D’ailleurs, Jean-Louis Billon, haut  cadre du PDCI, qui a refusé de se mettre sous sa coupole, a annoncé officiellement sa candidature à l’élection présidentielle d’octobre 2025. Ce qui signifie explicitement qu’il est prêt à en découdre avec le président du PDCI en dehors de la Convention pour la désignation officielle de son candidat à ce scrutin prévu dans 12 mois. Dans cette même veine, des départs  sont annoncés et selon des indiscrétions des vice-présidents – lassés et déçus par le manque de perspectives sous Thiam - veulent faire chemin à part.

Ensuite, dans son fonctionnement et ses apparitions épisodiques sur le terrain, on note que l’ingénieur n’a pas une assise sociologique ni populaire. A la limite, il fuit le contact avec les militants.

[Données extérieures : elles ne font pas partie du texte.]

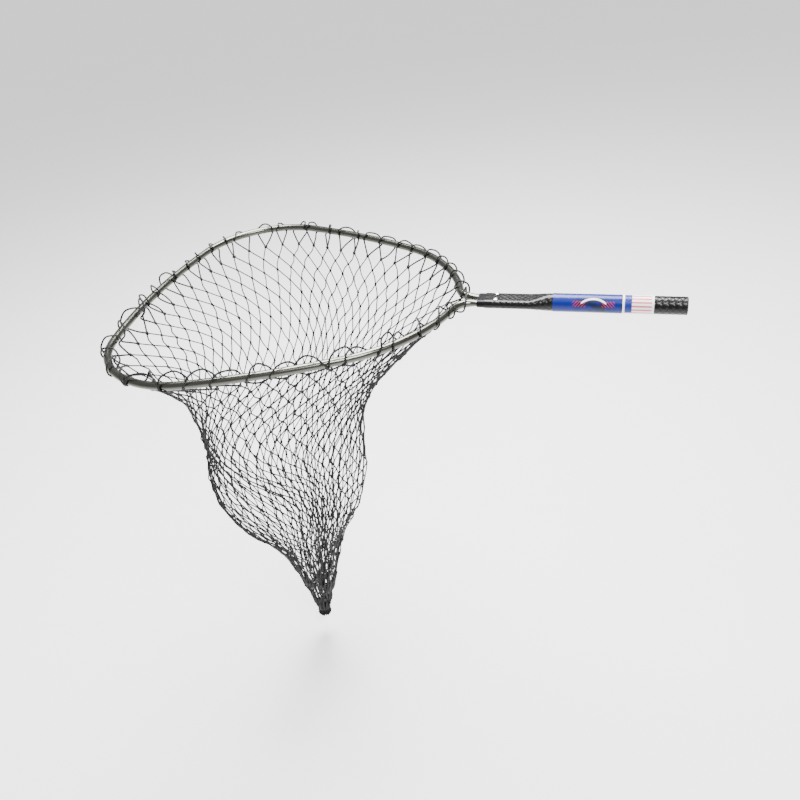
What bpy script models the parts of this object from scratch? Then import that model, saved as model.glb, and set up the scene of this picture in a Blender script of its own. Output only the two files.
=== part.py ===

En tout cas, on ne sent aucun frémissement lors de ses tournées qui sont quasiment platoniques.

A la vérité, le costume du président du PDCI est bien trop grand pour Tidjane Thiam. Car, il ne suffit pas de connaître les arcanes de la finance internationale pour être un bon président de parti politique, encore moins présidentiable. Les insuffisances criantes de sa gestion ne sont ni plus ni moins que la résultante de l’OPA (offre publique d’achat) qu’il a faite sur le PDCI. Pour diriger un parti politique, il faut y militer, prendre le temps de connaître ses structures et ses animateurs. Ce que Thiam n’a pas fait, pensant qu’avec ses moyens et son prétendu carnet d’adresses, tout irait comme sur des patins à roulettes. Forcément, un bien qui a été acquis dans ces conditions ne peut lui profiter. Tidjane Thiam l’apprend à ses dépens.  Et il court au-devant d’une désillusion totale, si ce n’est déjà le cas ! Car, disons-le tout net, le polytechnicien ne peut pas, en l’état actuel des choses, faire plus que ce qu’il fait en ce moment. Encore moins conquérir le pouvoir d’Etat dans un an surtout face à une machine aussi puissante et redoutable qu’est le RHDP. Ne pas le comprendre, c’est rêver debout.
Pour sûr, le réveil risque d’être, très, brutal pour tous ces cadres et militants du PDCI qui le suivent aveuglément et refusent, encore d’ouvrir les yeux, sur ce qui semble être une duperie. Pour ne pas dire une arnaque politique.